Your objective
Your answer should be one number: how many lines of the data include the string "body"?

Object data in JSON
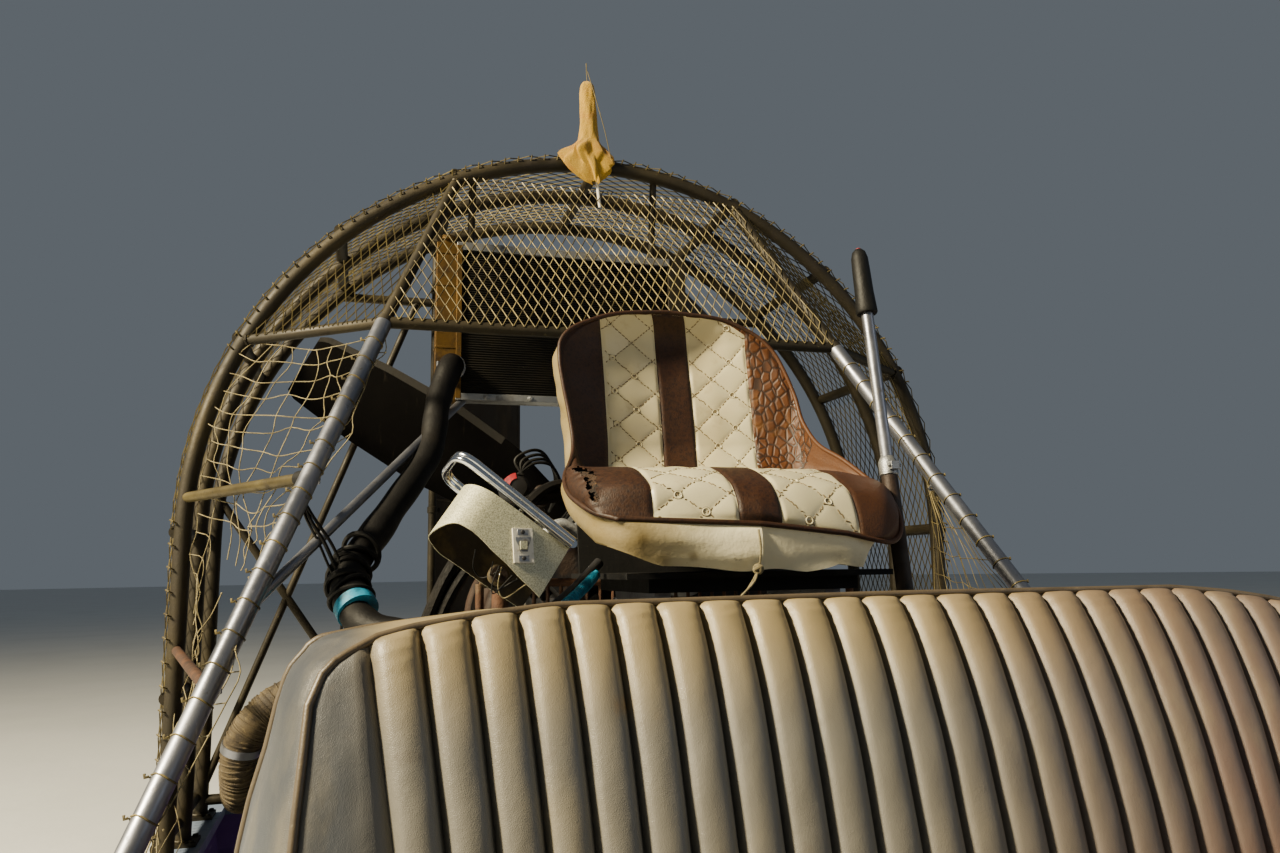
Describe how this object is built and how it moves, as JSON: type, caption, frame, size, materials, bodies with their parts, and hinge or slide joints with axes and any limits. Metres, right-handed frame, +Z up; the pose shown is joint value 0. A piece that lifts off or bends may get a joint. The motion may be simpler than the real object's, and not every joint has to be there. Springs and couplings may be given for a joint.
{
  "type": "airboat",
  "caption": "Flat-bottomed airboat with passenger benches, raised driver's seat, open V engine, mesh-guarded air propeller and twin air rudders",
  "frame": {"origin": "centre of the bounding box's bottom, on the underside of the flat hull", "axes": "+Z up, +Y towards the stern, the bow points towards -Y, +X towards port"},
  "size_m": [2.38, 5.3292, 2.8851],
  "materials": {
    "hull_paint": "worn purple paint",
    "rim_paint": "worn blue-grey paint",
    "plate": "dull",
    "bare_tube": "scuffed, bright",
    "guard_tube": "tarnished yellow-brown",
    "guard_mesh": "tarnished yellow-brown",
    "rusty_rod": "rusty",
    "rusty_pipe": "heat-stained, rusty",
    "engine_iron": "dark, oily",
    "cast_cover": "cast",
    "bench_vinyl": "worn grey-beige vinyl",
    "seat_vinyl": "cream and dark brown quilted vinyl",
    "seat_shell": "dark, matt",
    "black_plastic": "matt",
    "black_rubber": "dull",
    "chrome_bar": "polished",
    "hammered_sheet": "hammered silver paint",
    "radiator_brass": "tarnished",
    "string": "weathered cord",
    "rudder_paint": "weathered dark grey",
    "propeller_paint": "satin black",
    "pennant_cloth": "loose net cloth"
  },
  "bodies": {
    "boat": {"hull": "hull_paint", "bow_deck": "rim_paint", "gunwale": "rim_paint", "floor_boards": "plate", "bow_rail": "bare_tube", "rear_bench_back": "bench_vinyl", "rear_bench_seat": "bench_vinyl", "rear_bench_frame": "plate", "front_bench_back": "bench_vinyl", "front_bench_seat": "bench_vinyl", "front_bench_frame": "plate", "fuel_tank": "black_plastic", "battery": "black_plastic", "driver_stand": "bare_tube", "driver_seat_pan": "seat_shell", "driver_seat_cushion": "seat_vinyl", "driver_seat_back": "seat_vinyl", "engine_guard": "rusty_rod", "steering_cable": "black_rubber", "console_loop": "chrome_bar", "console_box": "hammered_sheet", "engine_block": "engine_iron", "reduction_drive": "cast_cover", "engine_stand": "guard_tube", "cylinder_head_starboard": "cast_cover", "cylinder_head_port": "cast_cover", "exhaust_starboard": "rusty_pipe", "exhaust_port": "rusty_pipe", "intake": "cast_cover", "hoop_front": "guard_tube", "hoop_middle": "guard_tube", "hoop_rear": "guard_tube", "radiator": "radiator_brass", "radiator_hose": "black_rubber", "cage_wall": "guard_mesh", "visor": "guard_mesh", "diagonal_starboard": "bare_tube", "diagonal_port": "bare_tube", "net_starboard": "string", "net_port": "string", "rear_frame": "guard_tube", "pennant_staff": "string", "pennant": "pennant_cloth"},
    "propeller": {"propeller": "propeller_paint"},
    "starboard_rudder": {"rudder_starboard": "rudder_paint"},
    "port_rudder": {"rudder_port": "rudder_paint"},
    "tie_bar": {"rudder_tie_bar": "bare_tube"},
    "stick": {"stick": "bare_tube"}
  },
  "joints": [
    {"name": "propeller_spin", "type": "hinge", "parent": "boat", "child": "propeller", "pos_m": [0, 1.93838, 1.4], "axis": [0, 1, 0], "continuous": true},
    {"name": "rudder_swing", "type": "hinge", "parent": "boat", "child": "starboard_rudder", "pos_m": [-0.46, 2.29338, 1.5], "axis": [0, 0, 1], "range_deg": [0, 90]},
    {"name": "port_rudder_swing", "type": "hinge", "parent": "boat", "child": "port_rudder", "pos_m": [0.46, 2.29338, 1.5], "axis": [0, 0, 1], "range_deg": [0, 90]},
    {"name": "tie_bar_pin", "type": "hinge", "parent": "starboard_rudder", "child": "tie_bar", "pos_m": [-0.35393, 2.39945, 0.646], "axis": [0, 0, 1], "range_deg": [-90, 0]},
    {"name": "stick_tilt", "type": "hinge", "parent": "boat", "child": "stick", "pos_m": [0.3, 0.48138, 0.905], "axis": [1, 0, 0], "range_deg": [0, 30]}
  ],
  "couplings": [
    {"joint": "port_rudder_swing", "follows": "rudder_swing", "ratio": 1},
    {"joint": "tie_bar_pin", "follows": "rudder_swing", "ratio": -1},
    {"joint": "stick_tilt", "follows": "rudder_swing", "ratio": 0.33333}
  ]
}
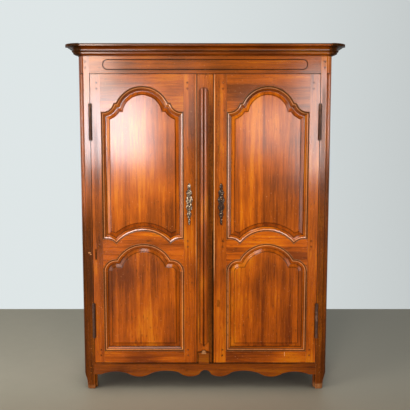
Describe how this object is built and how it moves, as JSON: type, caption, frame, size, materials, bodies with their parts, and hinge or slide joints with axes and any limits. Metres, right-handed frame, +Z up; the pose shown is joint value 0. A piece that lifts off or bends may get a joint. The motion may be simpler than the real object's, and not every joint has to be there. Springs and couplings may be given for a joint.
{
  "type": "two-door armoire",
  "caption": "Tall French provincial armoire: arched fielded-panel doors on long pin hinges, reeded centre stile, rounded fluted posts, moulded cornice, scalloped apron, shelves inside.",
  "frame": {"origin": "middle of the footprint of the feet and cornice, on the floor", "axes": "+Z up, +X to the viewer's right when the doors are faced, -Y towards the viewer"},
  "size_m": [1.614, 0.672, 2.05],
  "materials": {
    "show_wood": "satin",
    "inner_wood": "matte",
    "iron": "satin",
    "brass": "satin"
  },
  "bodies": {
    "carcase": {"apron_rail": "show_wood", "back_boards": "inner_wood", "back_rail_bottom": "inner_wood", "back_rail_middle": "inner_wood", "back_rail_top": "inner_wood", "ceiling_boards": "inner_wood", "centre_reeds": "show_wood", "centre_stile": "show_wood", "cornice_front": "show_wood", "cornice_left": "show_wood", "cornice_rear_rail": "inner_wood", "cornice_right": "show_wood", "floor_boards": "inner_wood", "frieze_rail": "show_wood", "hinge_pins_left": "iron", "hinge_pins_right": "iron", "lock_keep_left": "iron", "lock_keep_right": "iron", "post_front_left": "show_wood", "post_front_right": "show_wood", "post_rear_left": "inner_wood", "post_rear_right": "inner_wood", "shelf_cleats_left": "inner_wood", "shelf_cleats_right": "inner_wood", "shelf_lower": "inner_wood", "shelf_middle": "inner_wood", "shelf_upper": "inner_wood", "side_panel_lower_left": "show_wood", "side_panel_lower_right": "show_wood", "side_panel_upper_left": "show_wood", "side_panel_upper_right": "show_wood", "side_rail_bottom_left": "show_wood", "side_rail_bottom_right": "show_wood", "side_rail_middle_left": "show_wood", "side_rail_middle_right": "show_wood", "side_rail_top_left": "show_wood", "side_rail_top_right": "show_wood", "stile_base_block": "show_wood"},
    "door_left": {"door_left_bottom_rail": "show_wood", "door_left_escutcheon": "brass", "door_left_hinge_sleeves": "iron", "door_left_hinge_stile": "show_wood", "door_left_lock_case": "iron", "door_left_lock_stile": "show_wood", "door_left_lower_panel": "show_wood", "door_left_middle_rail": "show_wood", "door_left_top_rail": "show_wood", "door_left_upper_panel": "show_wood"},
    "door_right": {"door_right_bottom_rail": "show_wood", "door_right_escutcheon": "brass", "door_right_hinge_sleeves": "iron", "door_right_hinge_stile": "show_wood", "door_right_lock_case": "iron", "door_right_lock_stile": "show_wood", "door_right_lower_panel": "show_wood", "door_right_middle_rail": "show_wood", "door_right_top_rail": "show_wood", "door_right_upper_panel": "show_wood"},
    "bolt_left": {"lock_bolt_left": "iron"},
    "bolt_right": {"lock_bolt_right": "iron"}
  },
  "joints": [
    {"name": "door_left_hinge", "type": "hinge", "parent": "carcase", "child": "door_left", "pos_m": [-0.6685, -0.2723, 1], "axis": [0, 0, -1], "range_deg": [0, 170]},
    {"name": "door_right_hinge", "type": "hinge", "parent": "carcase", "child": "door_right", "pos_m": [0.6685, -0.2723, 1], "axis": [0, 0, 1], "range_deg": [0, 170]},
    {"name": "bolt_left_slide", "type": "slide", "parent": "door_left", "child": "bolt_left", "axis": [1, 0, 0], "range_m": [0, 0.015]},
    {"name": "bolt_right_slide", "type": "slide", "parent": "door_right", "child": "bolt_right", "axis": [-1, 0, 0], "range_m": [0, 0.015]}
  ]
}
==
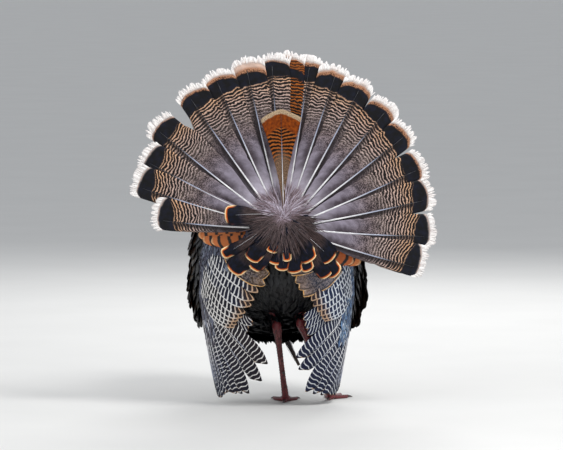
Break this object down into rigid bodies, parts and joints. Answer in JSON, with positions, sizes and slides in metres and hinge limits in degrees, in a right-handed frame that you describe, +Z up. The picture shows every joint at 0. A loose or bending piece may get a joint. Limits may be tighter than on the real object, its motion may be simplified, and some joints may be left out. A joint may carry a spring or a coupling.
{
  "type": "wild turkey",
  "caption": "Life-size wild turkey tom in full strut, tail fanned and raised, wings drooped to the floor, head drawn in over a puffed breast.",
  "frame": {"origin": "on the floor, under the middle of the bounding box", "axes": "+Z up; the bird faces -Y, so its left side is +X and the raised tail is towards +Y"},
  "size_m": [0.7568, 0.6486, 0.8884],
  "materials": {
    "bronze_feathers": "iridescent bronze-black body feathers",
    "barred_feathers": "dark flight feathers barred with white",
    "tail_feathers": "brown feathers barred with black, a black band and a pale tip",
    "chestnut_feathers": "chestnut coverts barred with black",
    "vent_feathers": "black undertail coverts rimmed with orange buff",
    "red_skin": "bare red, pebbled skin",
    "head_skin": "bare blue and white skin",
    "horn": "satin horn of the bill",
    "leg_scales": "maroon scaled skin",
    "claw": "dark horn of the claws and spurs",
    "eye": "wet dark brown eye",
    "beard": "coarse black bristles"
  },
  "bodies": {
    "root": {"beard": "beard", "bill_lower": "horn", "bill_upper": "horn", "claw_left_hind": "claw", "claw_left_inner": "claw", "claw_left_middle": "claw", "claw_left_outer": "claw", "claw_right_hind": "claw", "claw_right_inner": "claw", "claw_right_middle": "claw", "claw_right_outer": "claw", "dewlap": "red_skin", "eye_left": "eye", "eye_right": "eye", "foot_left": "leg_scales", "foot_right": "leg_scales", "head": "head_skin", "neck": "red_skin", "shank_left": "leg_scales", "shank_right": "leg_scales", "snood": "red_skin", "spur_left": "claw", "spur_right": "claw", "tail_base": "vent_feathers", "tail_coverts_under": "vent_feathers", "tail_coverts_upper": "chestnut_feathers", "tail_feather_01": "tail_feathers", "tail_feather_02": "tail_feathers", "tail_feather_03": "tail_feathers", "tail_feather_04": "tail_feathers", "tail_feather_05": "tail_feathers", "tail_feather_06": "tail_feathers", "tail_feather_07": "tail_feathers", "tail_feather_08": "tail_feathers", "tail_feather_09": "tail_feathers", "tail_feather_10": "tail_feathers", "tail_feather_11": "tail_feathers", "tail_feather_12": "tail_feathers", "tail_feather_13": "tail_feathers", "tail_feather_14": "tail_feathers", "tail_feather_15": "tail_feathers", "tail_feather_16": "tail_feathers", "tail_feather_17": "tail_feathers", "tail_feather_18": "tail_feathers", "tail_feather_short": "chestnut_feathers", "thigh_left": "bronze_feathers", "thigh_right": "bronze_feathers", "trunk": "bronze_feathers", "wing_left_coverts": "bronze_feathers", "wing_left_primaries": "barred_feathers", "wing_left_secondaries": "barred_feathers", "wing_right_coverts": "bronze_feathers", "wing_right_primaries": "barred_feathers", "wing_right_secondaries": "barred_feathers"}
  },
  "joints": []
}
...
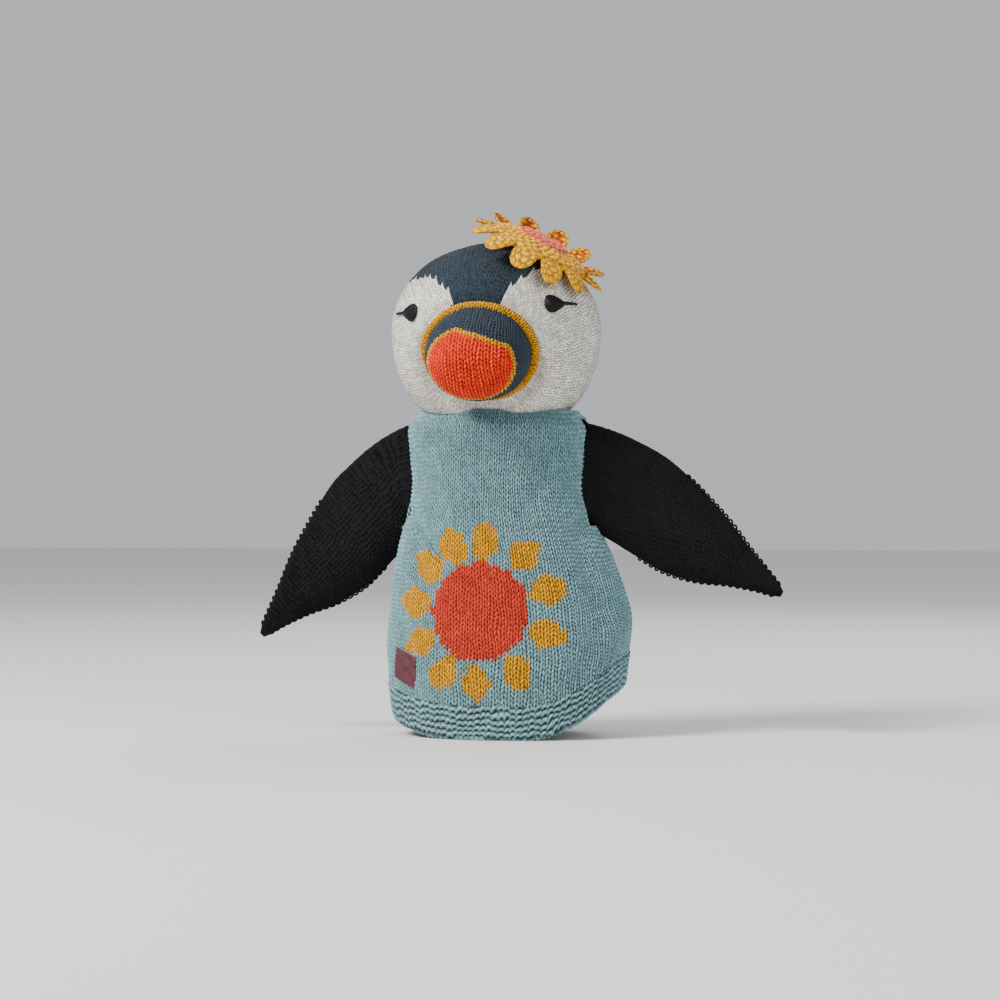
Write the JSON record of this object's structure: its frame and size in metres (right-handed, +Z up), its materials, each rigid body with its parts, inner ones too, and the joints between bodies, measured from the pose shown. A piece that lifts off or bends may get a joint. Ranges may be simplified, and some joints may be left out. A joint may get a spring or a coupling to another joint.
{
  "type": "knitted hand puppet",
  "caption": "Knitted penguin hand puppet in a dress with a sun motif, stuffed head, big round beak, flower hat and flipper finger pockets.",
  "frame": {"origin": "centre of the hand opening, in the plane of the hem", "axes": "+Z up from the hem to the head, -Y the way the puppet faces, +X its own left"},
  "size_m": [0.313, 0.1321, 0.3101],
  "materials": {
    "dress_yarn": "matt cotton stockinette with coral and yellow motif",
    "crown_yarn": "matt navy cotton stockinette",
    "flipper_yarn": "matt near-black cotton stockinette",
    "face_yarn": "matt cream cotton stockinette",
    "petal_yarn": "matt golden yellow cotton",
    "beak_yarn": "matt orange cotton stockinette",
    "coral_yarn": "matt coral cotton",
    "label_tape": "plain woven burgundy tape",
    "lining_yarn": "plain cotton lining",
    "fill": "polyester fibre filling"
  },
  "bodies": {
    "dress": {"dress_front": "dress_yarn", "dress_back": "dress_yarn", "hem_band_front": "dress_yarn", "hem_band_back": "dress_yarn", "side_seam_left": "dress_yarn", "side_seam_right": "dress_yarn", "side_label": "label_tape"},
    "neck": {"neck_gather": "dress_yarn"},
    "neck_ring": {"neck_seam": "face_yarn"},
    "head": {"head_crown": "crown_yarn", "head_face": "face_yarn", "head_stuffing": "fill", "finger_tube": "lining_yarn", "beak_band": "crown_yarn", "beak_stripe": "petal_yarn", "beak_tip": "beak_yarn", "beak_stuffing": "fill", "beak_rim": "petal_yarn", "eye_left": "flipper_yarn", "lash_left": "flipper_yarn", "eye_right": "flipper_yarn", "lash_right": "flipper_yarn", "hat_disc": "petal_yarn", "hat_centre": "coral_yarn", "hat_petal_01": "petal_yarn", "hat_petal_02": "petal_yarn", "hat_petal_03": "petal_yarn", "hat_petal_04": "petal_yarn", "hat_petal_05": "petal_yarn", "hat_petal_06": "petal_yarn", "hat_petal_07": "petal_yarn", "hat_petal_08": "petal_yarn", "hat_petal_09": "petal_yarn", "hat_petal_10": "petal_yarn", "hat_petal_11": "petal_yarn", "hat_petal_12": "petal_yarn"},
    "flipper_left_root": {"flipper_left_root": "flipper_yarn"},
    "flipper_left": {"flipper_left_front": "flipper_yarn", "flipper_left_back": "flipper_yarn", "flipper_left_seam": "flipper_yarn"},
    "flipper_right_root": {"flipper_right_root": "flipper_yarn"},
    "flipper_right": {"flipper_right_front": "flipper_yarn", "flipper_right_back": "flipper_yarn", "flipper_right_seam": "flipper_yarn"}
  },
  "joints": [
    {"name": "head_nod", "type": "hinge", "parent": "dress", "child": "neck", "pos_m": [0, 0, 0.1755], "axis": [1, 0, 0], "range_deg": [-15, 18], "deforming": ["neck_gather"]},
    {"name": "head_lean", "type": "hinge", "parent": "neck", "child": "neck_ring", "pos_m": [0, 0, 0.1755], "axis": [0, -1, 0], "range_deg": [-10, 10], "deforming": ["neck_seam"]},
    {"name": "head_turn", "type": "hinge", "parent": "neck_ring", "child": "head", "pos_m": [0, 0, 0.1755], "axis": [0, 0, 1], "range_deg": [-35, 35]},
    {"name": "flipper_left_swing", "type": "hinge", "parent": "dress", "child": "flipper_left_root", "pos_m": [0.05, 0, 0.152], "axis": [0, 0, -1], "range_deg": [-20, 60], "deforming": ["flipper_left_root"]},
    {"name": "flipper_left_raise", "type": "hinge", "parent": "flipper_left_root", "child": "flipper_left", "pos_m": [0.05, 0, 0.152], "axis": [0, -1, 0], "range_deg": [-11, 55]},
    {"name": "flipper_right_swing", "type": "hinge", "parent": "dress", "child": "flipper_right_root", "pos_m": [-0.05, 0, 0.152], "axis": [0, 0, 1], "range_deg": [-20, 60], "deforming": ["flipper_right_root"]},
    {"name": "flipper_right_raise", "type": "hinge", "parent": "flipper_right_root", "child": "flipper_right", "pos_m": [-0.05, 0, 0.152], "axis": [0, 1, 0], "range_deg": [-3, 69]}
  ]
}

Written solution
2